Es stellt eine Routinearbeit dar und folgt in Frisur und Gesicht einem Zeittypus, der für die kurze nachgallienische Periode vor dem Übergang zur tetrarchischen Zeit charakteristisch ist (Bergmann 1977). Er bestimmt die insgesamt wenigen weiblichen Privatporträts, die sich bislang dieser Phase zuweisen lassen (Fittschen – Zanker 1983, Cesarano 1988). Die gleichförmige Gestaltung von Frisur und Gesicht lässt die Bildnisse eher unpersönlich wirken (Bergmann 1977). In dieser Zurückdrängung des Individuellen kündigen sich möglicherweise bereits Tendenzen an, die auch die Porträtkunst der nachfolgenden tetrarchischen Epoche prägen (Bergmann 1983).

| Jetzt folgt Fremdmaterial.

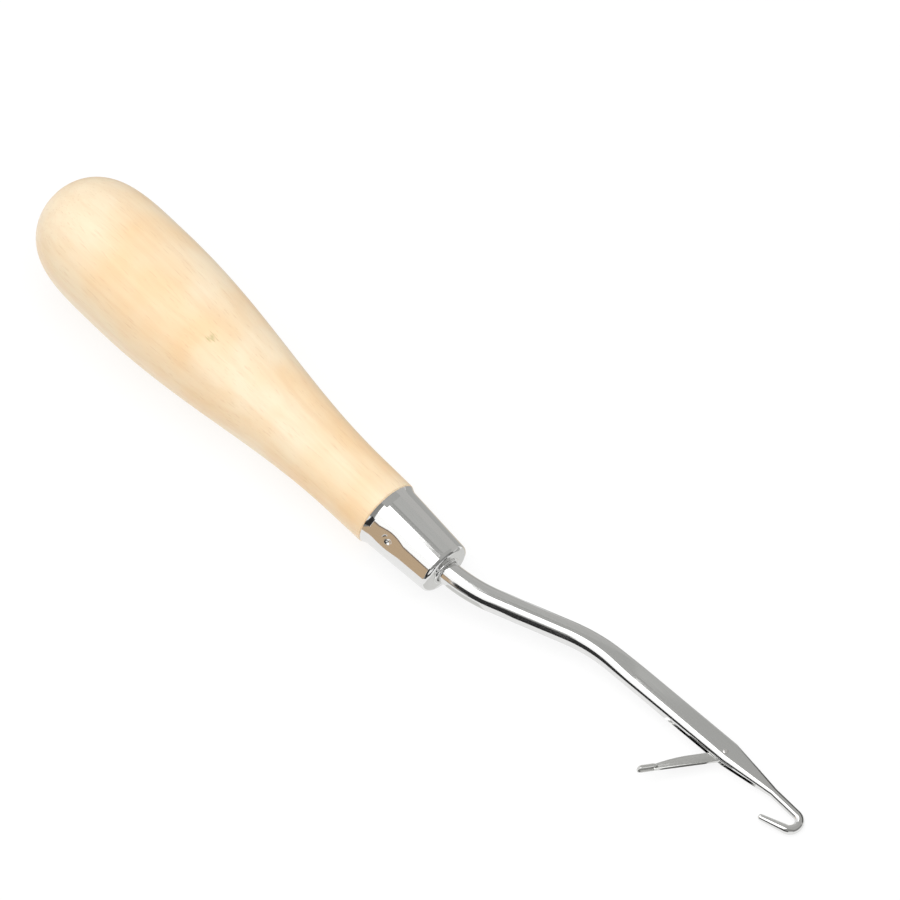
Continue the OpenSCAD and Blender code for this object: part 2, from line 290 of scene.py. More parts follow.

Da der Bildhauer auf eine detaillierte Ausarbeitung der Ober- und Rückseite des Kasseler Bildnisses verzichtet hat, waren sie in der ursprünglichen Anbringung höchstwahrscheinlich nicht sichtbar. Es ist durchaus denkbar, dass der Kopf Teil eines Sarkophagreliefs war (Bergmann 1977, Stutzinger 1983). Auch sein Format widerspricht dieser Annahme nicht. Da am Ober- und Hinterkopf keine Ansatzspuren zu erkennen sind, muß es sich um ein freiplastisch ausgeführtes Element des Reliefs gehandelt haben. Die starke Kopfwendung deutet darauf hin, dass das Bildnis auf eine Pendantfigur bezogen war (Stutzinger 1983). Vielleicht gehörte es zu einer ähnlichen dextrarum iunctio-Szene wie der, die auf dem Annonasarkophag dargestellt ist und die eine innige Verbundenheit der Ehepartner sowie Trennungsschmerz zum Ausdruck bringt. Eine ähnliche Pendantkomposition liegt wohl auch drei freiplastischen Miniaturporträts eines Ehepaares in Cleveland zugrunde, die in die gleiche Zeitphase zu datieren sind (Bergmann 1977; Inan – Alföldi-Rosenbaum 1979, Nr. 323–325).

(Zimmermann-Elseify 2007)



Literatur:
  • Bieber, Margarete: Die antiken Skulpturen und Bronzen des Königlichen Museum Fridericianum in Cassel. Marburg 1915, Kat.Nr. 58.
  • Gercke, Peter; Zimmermann-Elseify, Nina: Antike Skulpturen und Neuzeitliche Nachbildungen in Kassel. Bestandskatalog. Mainz 2007, S. 287, Abbildung S. 288, Kat.Nr. 93.